Laura and Stacy savored a cup of tea and a croissant in an airport coffee shop. During a random phone call, they'd discovered that their paths would cross in Atlanta. Stacy heading to San Francisco, Laura changing planes on a flight to Philadelphia.

“First flight I've been on since the epidemics,” Laura said. “The hospital's back on course, busy as ever. The kids are in school. And I'm on my way to Tim Robinson's surprise birthday bash.”

“How old is he and what's going on with you two?” Stacy asked.

“Tim's turning forty-five. I got an invite from the Pediatric Surgery Department at Children's Hospital. I got to know a lot of the doctors back when Patrick had his surgery there seven years ago. Tim'll be surprised to see me, in a good way, I hope.”

“I'm impressed that you're going that far, leaving the twins and Patrick at home. No more significant motivation here than a surprise party?”

“No, Stacy, I don't think so. Tim's been there for me, albeit long distance since Steve died, but—”

“We'll see after this weekend,” Stacy said, gulping her tepid tea. “Tell me about Natalie.

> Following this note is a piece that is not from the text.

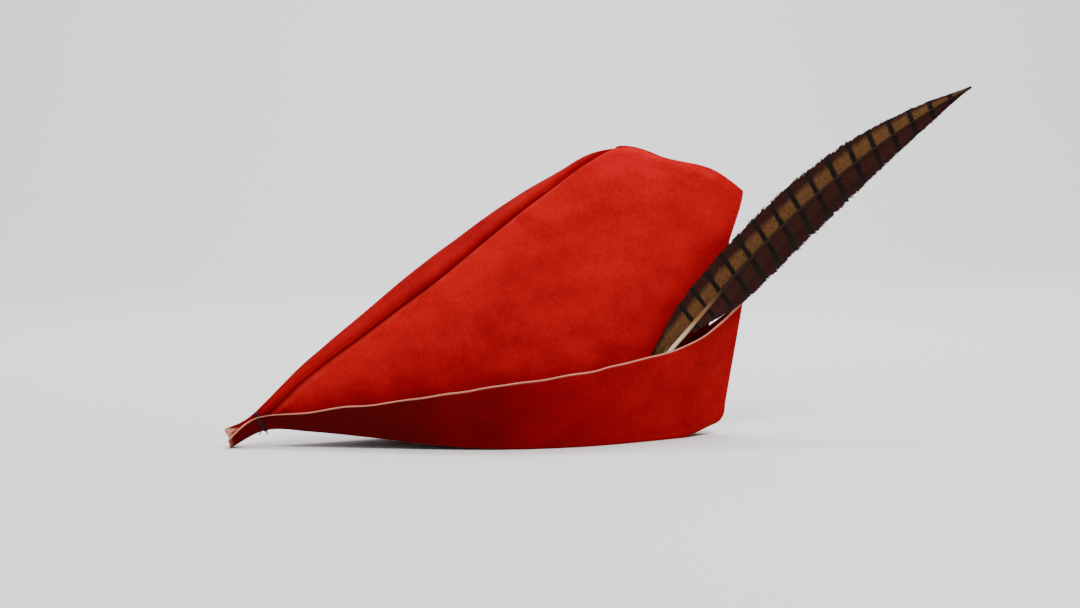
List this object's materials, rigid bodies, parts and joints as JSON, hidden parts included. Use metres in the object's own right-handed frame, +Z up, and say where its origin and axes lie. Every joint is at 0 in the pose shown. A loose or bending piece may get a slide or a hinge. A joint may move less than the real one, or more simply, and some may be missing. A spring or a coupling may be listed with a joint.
{
  "type": "pointed feathered hat",
  "caption": "Pointed suede hat with a long front tip bound with cord, a turned-up brim that peaks at the back, and a barred tail feather that tilts and slides in its keeper.",
  "frame": {"origin": "middle of the head opening, on the surface that the hat stands on", "axes": "+Z up; the pointed front looks along -X and the back along +X; the feather is on the -Y side, the wearer's left"},
  "size_m": [0.5381, 0.1392, 0.2406],
  "materials": {
    "suede": "napped red suede",
    "seam_thread": "dark red sewing thread",
    "binding_cord": "dark waxed cord",
    "keeper_suede": "napped red suede",
    "quill_horn": "pale horn",
    "vane_barbs": "tan feather barbs with dark bars",
    "feather_down": "soft down"
  },
  "bodies": {
    "hat": {"crown_left": "suede", "crown_right": "suede", "brim_left": "suede", "brim_right": "suede", "ridge_stitching": "seam_thread", "crown_back_stitching": "seam_thread", "brim_back_stitching": "seam_thread", "brim_join_stitching_left": "seam_thread", "brim_join_stitching_right": "seam_thread", "tip_binding": "binding_cord", "binding_knot": "binding_cord", "keeper_stitch": "binding_cord"},
    "keeper": {"keeper_foot": "keeper_suede", "keeper_loop": "keeper_suede"},
    "feather": {"quill": "quill_horn", "shaft": "quill_horn", "upper_vane": "vane_barbs", "lower_vane": "vane_barbs", "down_tuft": "feather_down"}
  },
  "joints": [
    {"name": "feather_tilt", "type": "hinge", "parent": "hat", "child": "keeper", "pos_m": [0.0865, -0.0352, 0.044], "axis": [0.309, -0.9511, 0], "range_deg": [-3, 10]},
    {"name": "feather_slide", "type": "slide", "parent": "keeper", "child": "feather", "axis": [0.6666, 0.2166, 0.7133], "range_m": [0, 0.06]}
  ]
}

You were worried about her the last time we talked.”

“At first, she was reclusive, refused to talk to anyone except Nicole. She was angry, she told her sister; angry that I'd let Trey die. She believed that I could have gotten him ticokellin in time to save him. With time, she's improved. You know what helped?
Spending time with Trey's parents. I reached out to them, despite our legal entanglements, which, by the way, have gone away with a settlement to workers. The Standishes have literally put their arms around Natalie and, more than anyone else, have gone a long way toward convincing her that Trey did not have a chance.”

“So she'll be okay,” Stacy concluded.

“I think so,” Laura said. “I hope so.”

Both women checked their watches, smiled, and rose from the table. An elderly couple at the next table turned to gape.

“They're looking at you, Stacy,” Laura said. “You're that famous scientist now.”

“Hey, girlfriend, have a great party. I'll be thinking about you.” Stacy leaned in to hug Laura. “And guess what? When I get back, I've got a date with that special agent who delivered the Tampa staph culture to my lab. Stay tuned!”

AUTHOR'S NOTE

While
Weapon of Choice
is a novel, with fictional characters, places, and events, the era circa 1985 was embroiled in the emergence of the biggest health care concern in modern history. Four years earlier in 1981 an outbreak of Kaposi sarcoma and pneumocystis among gay men in New York and California became known as GRID—gay-related immune deficiency. But soon the disease spread to heterosexuals, intravenous drug addicts, and patients receiving blood transfusions. In 1983, a virus was found to be the cause of the disease, and the outbreak became known as HIV/AIDS (human immunodeficiency virus/acquired immunodeficiency syndrome).

By 1985 a test was approved by the FDA for use in blood transfusions. In the meantime the virus was spreading throughout the country and there was no known cure. Thus the scenario in Tampa—the city's first known case of HIV/AIDS—typifies the reaction of communities all over the country as they grappled with the frightening epidemic shrouded in misinformation and controversy. In 1987, an antiviral drug, AZT, was approved by the FDA. That was the year President Reagan first publicly acknowledged the HIV/AIDS problem and used “AIDS” in a speech. Now, over twenty-five years later, we have dozens of drugs approved to fight HIV, but the disease is still a global plague.

Flesh-eating bacteria, as well as bacteria causing necrotizing fasciitis, are real and are usually due to either a group A Streptococcus or a resistant strain of Staphylococcus. Both are highly lethal. In
Weapon of Choice
, the research scenario in the NIH and the CDC is
fictional, but judging from what we know about the government's experiences with anthrax, not unrealistic. In 1985, Iraq began an offensive biological weapons program producing anthrax, botulism toxin, and aflatoxin. In 1985, what was the United States' secret biodefense program focusing on?